おすすめ作品『マッドゴッド』

シネ・ウインド

おすすめ作品『マッドゴッド

2/11(土)~2/17(金) シネ・ウインド上映 ※2/14休館
★上映時間→ https://www.cinewind.com/schedule/
★劇場受付と公式サイトで13日前より座席チケット販売中 購入はこちら→ https://cinewind.sboticket.net/

今回PICK UPするのは2022年末、好事家たちを震撼させた話題のストップモーションアニメ作品『マッドゴッド』。新潟市でも限定的に劇場公開します。最大のセールスポイントとなっているのはハリウッド特殊効果・アニメーターの最重鎮ことフィル・ティペットによる狂気と執念が成し得たものとされています。

“She-it”

おぉ、フィル・ティペット。ハリウッド映画に親しんできた方々はもう御存知と思います。『スター・ウォーズ』のトカゲ型生物や大型の歩行兵器、『ロボコップ』の治安維持用の最新武装ロボット、『ジュラシック・パーク』の蘇った恐竜たち、『スターシップ・トゥルーパーズ』の昆虫エイリアンの軍勢、『エボリューション』の進化と食物連鎖などなど、ジャンル映画からSF大作、アクション巨編、脳裏に焼き付くような特殊効果と視覚効果の融合表現で観客を楽しませ、スピルバーグ、バーホーヴェン、デル・トロら巨匠たちからも絶大な信頼を寄せられている大御所クリエイター。そんな彼による、長くから温められてきた構想から実験的な試みを取り入れつつ、凄まじいキャリアからの映像トリックの集大成か、大衆娯楽表現の爆発的反動かを感じさせる人智超越の暗黒美術がこの『マッドゴッド』。

Alex Cox as Last Man

シネ・ウインドでの上映に当たって、3月の新潟国際アニメーション映画祭の前座的プログラムでアニメーションへの関心が加速されればという目論見が当初こそありましたが、本作の濃厚な作家性にそのような狙いもぼやけつつ、今となってはこの最大級に怪奇でアンモラルな映画体験でエンドルフィンの分泌を促してもらいたい所存です。

“Assassin”

 SFジャンルのひとつに「ポストアポカリプス」なるものがあります。広義的にはユートピア(理想郷)の対義としてのディストピア(絶望郷)における創造で、ポストアポカリプスはより突き詰められると、文明崩壊、終末感、荒廃した世界観を打ち出して肉付けしていく黙示録のような創作系統として美術、映画、小説、コミック、アニメなど、ホープレスな筆致ながら様々な形で親しまれている、現代では副次文化的な人気ジャンルです。『マッドゴッド』はガチガチの防護服を装備した独りのアサシンが荒廃した地底に潜り、地獄のような暗黒世界を巡っていくという絵に描いたようなポストアポカリプス・ジャンルとなります。

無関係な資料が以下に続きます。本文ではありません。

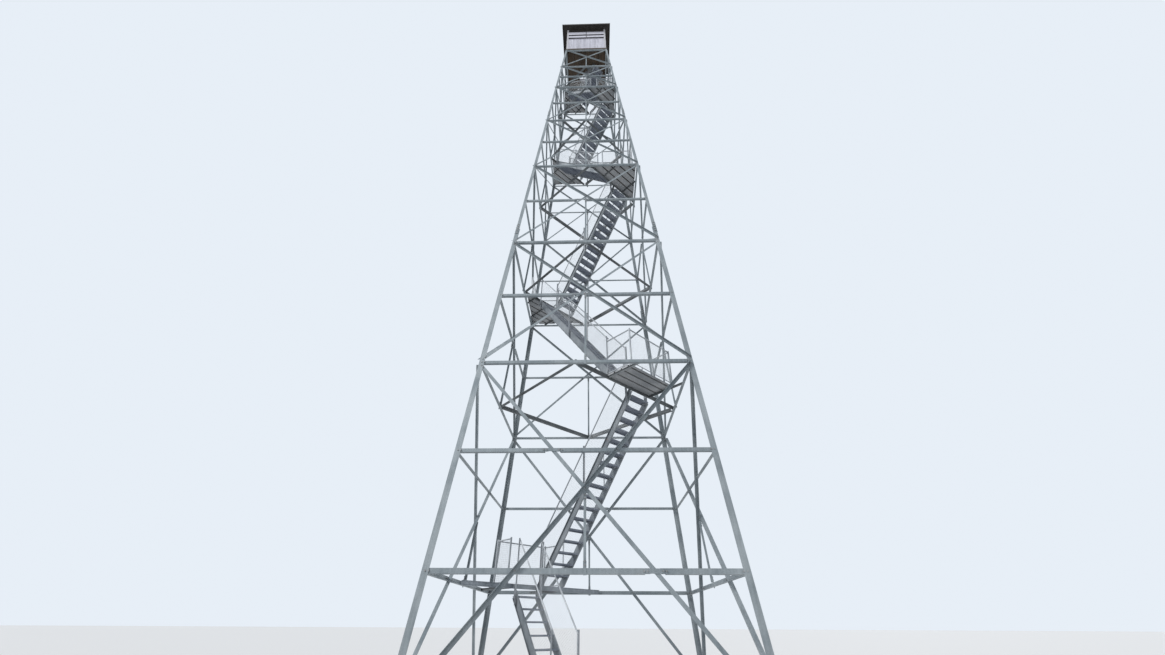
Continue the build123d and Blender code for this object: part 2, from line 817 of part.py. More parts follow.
flights = [Flight(number) for number in range(1, flight_count + 1)]
save("stair_stringers", [flight.stringer(side) for flight in flights for side in (-1, 1)])
save("handrail_posts", [piece for flight in flights for piece in flight.rail_posts()])
save("handrails", [piece for flight in flights for piece in flight.rails()])
for flight in flights:
    save(f"flight_{flight.number}_treads", flight.treads())

rims, joists, trimmers = cab_frame()
save("cab_rim_joists", rims)
save("cab_joists", joists)
save("hatch_trimmers", [trimmers])
save("cab_floor", [cab_floor()])
for name, parts in cab_side([cab_wall()]).items():
    save(f"cab_wall_{name}", parts)
save("cab_sills", [part for parts in cab_side([cab_sill()]).values() for part in parts])
save("window_boards", [part for parts in cab_side(cab_boards()).values() for part in parts])
save("window_mullions", [part for parts in cab_side([cab_mullion()]).values() for part in parts])
save("cab_corner_posts", cab_posts())
save("cab_headers", [part for parts in cab_side([cab_header()]).values() for part in parts])
save("cab_ceiling", [ceiling()])
save("roof_fascia", [fascia()])
save("cab_roof", [roof()])
save("roof_cap", [roof_cap()])
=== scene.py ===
# %% [markdown]
# # A steel fire lookout tower
# The tower's solids come in as a fixed frame, one object for each named piece: legs, struts, braces,
# decks, treads, rails and the parts of the cab. This lesson dresses them. Steel gets its weathered zinc,
# timber gets its boards, and the small things that a bare solid lacks, such as bolts and wire mesh, are
# added.

# %% Load the frame and keep its box
import random
from math import ceil, cos, hypot, radians, sin

import bmesh
import bpy
from mathutils import Matrix, Vector


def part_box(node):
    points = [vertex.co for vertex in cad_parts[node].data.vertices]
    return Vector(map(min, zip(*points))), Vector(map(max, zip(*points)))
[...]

© 2021 Tippett Sudios Inc. https://madgodmovie.com

そこではボロボロの残骸が山住になったわき道を、ドロドロの怪生物が蠢いていたり、大掛かりなマシンロボが稼働し、火炎や電光が轟いて理不尽な破壊再生が繰り返されるような、前人未到のショッキング映像が延々と展開されることになるのですが、ハリウッド最重鎮と優秀な後進アニメーターたちの合流なだけあり、この世のものとは思えない表現力の逞しさに陶酔するばかりです。気色の悪い残酷趣味といってしまえばそれまでなんですが、これもまた美術なんですね。

そう美術とは煌びやかな装飾や詩情豊かな自然美ばかりではありません。血生臭く、不条理で、狂気的で、無遠慮な感性。それもまた歴史であり、人間の芸術。綺麗なものばかりを眺めているばかりでは、人生を謳歌しきれないのだなぁ、とこの映画を観て沁々思いました。ということで、フィル・ティペットが心血を注いだこの『マッドゴッド』で、どれほどの地獄絵図が拡げられるか。スクリーンにてじっくりご鑑賞ください。